# AVAILABLE DATA start

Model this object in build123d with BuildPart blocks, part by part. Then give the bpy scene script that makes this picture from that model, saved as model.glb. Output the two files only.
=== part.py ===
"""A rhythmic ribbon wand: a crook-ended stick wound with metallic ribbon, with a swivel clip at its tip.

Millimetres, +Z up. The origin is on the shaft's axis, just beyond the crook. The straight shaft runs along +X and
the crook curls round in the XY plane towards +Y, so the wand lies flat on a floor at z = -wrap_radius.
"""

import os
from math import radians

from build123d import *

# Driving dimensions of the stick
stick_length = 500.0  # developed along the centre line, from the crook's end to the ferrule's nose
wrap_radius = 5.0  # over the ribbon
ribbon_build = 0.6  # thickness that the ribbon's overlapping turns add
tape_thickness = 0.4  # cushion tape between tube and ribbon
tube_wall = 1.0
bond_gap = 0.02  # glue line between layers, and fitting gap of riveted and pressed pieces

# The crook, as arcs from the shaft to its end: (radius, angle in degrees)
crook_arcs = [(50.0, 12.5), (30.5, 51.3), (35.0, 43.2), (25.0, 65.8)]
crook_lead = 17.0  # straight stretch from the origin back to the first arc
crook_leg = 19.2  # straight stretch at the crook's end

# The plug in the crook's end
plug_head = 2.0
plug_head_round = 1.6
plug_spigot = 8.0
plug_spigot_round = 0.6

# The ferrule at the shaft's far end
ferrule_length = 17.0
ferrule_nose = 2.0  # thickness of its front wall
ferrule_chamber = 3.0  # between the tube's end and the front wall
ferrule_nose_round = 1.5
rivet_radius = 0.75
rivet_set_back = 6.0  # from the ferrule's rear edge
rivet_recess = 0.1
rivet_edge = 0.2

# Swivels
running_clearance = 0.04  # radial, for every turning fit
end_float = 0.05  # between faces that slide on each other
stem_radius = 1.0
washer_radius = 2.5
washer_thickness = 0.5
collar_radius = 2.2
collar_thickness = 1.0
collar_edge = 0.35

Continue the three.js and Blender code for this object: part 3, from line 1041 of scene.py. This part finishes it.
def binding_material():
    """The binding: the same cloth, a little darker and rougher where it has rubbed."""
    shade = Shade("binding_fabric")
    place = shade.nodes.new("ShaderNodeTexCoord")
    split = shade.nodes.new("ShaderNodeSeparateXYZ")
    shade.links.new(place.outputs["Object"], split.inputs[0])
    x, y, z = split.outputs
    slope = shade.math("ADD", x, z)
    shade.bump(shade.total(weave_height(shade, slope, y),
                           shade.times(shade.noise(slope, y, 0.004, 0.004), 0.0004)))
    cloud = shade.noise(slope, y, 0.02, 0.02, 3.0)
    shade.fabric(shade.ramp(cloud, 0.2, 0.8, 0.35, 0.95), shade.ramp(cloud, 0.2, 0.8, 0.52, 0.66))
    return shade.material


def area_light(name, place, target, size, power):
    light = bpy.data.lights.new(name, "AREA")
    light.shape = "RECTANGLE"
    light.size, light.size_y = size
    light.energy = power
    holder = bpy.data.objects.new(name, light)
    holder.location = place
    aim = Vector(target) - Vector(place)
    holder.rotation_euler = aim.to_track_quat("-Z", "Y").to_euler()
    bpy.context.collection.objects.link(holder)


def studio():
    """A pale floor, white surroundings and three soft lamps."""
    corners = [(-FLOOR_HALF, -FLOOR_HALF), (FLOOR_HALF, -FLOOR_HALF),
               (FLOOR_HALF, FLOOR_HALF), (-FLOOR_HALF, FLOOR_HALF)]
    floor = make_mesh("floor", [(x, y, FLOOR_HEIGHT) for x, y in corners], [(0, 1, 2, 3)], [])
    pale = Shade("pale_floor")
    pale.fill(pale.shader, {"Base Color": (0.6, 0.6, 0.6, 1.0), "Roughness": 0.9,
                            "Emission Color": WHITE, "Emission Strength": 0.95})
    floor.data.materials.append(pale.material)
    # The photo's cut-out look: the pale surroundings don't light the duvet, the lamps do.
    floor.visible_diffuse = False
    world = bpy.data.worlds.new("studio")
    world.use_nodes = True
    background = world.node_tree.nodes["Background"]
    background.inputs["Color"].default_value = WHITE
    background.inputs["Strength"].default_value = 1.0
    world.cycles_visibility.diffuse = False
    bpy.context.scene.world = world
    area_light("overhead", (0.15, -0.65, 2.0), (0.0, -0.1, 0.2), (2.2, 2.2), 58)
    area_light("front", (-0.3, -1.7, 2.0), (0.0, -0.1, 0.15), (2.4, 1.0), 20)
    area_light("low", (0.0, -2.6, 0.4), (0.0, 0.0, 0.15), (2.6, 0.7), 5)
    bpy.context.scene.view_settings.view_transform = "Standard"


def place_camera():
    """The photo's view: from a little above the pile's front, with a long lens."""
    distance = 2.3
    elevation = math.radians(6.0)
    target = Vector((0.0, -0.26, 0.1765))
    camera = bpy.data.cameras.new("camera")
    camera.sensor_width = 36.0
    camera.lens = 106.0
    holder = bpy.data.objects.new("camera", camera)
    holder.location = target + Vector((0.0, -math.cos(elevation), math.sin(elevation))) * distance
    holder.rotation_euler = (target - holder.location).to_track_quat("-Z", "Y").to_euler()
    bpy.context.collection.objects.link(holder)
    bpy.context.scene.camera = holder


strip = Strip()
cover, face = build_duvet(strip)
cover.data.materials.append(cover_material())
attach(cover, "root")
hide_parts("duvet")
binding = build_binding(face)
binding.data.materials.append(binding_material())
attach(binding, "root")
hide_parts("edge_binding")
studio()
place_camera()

# AVAILABLE DATA end

▶ _EXERCISE GOAL_
Print every line of the records exactly. Omit nothing.

▶ _RESPONSE BELOW_
Model this object in build123d with BuildPart blocks, part by part. Then give the bpy scene script that makes this picture from that model, saved as model.glb. Output the two files only.
=== part.py ===
"""A rhythmic ribbon wand: a crook-ended stick wound with metallic ribbon, with a swivel clip at its tip.

Millimetres, +Z up. The origin is on the shaft's axis, just beyond the crook. The straight shaft runs along +X and
the crook curls round in the XY plane towards +Y, so the wand lies flat on a floor at z = -wrap_radius.
"""

import os
from math import radians

from build123d import *

# Driving dimensions of the stick
stick_length = 500.0  # developed along the centre line, from the crook's end to the ferrule's nose
wrap_radius = 5.0  # over the ribbon
ribbon_build = 0.6  # thickness that the ribbon's overlapping turns add
tape_thickness = 0.4  # cushion tape between tube and ribbon
tube_wall = 1.0
bond_gap = 0.02  # glue line between layers, and fitting gap of riveted and pressed pieces

# The crook, as arcs from the shaft to its end: (radius, angle in degrees)
crook_arcs = [(50.0, 12.5), (30.5, 51.3), (35.0, 43.2), (25.0, 65.8)]
crook_lead = 17.0  # straight stretch from the origin back to the first arc
crook_leg = 19.2  # straight stretch at the crook's end

# The plug in the crook's end
plug_head = 2.0
plug_head_round = 1.6
plug_spigot = 8.0
plug_spigot_round = 0.6

# The ferrule at the shaft's far end
ferrule_length = 17.0
ferrule_nose = 2.0  # thickness of its front wall
ferrule_chamber = 3.0  # between the tube's end and the front wall
ferrule_nose_round = 1.5
rivet_radius = 0.75
rivet_set_back = 6.0  # from the ferrule's rear edge
rivet_recess = 0.1
rivet_edge = 0.2

# Swivels
running_clearance = 0.04  # radial, for every turning fit
end_float = 0.05  # between faces that slide on each other
stem_radius = 1.0
washer_radius = 2.5
washer_thickness = 0.5
collar_radius = 2.2
collar_thickness = 1.0
collar_edge = 0.35

Continue the three.js and Blender code for this object: part 3, from line 1041 of scene.py. This part finishes it.
def binding_material():
    """The binding: the same cloth, a little darker and rougher where it has rubbed."""
    shade = Shade("binding_fabric")
    place = shade.nodes.new("ShaderNodeTexCoord")
    split = shade.nodes.new("ShaderNodeSeparateXYZ")
    shade.links.new(place.outputs["Object"], split.inputs[0])
    x, y, z = split.outputs
    slope = shade.math("ADD", x, z)
    shade.bump(shade.total(weave_height(shade, slope, y),
                           shade.times(shade.noise(slope, y, 0.004, 0.004), 0.0004)))
    cloud = shade.noise(slope, y, 0.02, 0.02, 3.0)
    shade.fabric(shade.ramp(cloud, 0.2, 0.8, 0.35, 0.95), shade.ramp(cloud, 0.2, 0.8, 0.52, 0.66))
    return shade.material


def area_light(name, place, target, size, power):
    light = bpy.data.lights.new(name, "AREA")
    light.shape = "RECTANGLE"
    light.size, light.size_y = size
    light.energy = power
    holder = bpy.data.objects.new(name, light)
    holder.location = place
    aim = Vector(target) - Vector(place)
    holder.rotation_euler = aim.to_track_quat("-Z", "Y").to_euler()
    bpy.context.collection.objects.link(holder)


def studio():
    """A pale floor, white surroundings and three soft lamps."""
    corners = [(-FLOOR_HALF, -FLOOR_HALF), (FLOOR_HALF, -FLOOR_HALF),
               (FLOOR_HALF, FLOOR_HALF), (-FLOOR_HALF, FLOOR_HALF)]
    floor = make_mesh("floor", [(x, y, FLOOR_HEIGHT) for x, y in corners], [(0, 1, 2, 3)], [])
    pale = Shade("pale_floor")
    pale.fill(pale.shader, {"Base Color": (0.6, 0.6, 0.6, 1.0), "Roughness": 0.9,
                            "Emission Color": WHITE, "Emission Strength": 0.95})
    floor.data.materials.append(pale.material)
    # The photo's cut-out look: the pale surroundings don't light the duvet, the lamps do.
    floor.visible_diffuse = False
    world = bpy.data.worlds.new("studio")
    world.use_nodes = True
    background = world.node_tree.nodes["Background"]
    background.inputs["Color"].default_value = WHITE
    background.inputs["Strength"].default_value = 1.0
    world.cycles_visibility.diffuse = False
    bpy.context.scene.world = world
    area_light("overhead", (0.15, -0.65, 2.0), (0.0, -0.1, 0.2), (2.2, 2.2), 58)
    area_light("front", (-0.3, -1.7, 2.0), (0.0, -0.1, 0.15), (2.4, 1.0), 20)
    area_light("low", (0.0, -2.6, 0.4), (0.0, 0.0, 0.15), (2.6, 0.7), 5)
    bpy.context.scene.view_settings.view_transform = "Standard"


def place_camera():
    """The photo's view: from a little above the pile's front, with a long lens."""
    distance = 2.3
    elevation = math.radians(6.0)
    target = Vector((0.0, -0.26, 0.1765))
    camera = bpy.data.cameras.new("camera")
    camera.sensor_width = 36.0
    camera.lens = 106.0
    holder = bpy.data.objects.new("camera", camera)
    holder.location = target + Vector((0.0, -math.cos(elevation), math.sin(elevation))) * distance
    holder.rotation_euler = (target - holder.location).to_track_quat("-Z", "Y").to_euler()
    bpy.context.collection.objects.link(holder)
    bpy.context.scene.camera = holder


strip = Strip()
cover, face = build_duvet(strip)
cover.data.materials.append(cover_material())
attach(cover, "root")
hide_parts("duvet")
binding = build_binding(face)
binding.data.materials.append(binding_material())
attach(binding, "root")
hide_parts("edge_binding")
studio()
place_camera()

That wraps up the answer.